The author notes that while the theorems hold generally, they are only non-vacuous if the spectrum actually exists in the interval $[0, E_0]$ . Proposition 2.8 provides a sufficient condition: if the potential has 0 in its essential range on a set of density 1, then the spectrum definitely includes $[0, 4]$ , ensuring the localization result is meaningful.

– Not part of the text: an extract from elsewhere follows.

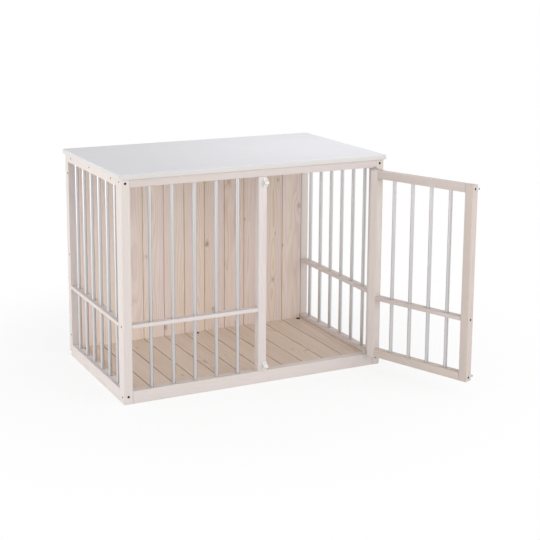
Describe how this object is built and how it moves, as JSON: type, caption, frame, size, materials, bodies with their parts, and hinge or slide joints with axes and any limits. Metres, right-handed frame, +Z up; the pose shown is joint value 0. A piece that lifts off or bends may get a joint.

5. Significance and Impact

Breaking Stationarity: This is the first work to extend the Ding-Smart localization results (which were specific to i.i.d. Bernoulli noise) to non-stationary potentials in dimension $d=2$ . It proves that the "identical distribution" assumption is not strictly necessary; uniform boundedness and uniform variance (anti-concentration) suffice.
Bridging Regularity and Singularity: The paper shows that for singular noise (like Bernoulli), one can replace the requirement of Hölder continuity (often used in fractional moment methods) with a "one-scale" anti-concentration condition (uniform variance) within the MSA framework.
Methodological Advancement: The development of uniform Bernoulli decompositions and the extension of Sperner-type combinatorial bounds to non-identical product distributions are significant technical contributions that may be applicable to other problems in random operator theory and statistical mechanics.
Comparison to 1D: While Gorodetski and Kleptsyn recently proved similar results for 1D non-stationary models using transfer matrix methods, those methods do not generalize to $d \ge 2$ . This paper successfully adapts the high-dimensional MSA machinery to the non-stationary setting.

Conclusion

Omar Hurtado's paper successfully generalizes the Anderson localization results for the 2D Anderson model with singular noise. By introducing uniform Bernoulli decompositions and adapting combinatorial estimates to non-stationary settings, the author proves that localization at the bottom of the spectrum holds for a broad class of non-stationary, independent, bounded, and non-trivial random potentials, removing the restrictive requirement of identical distribution.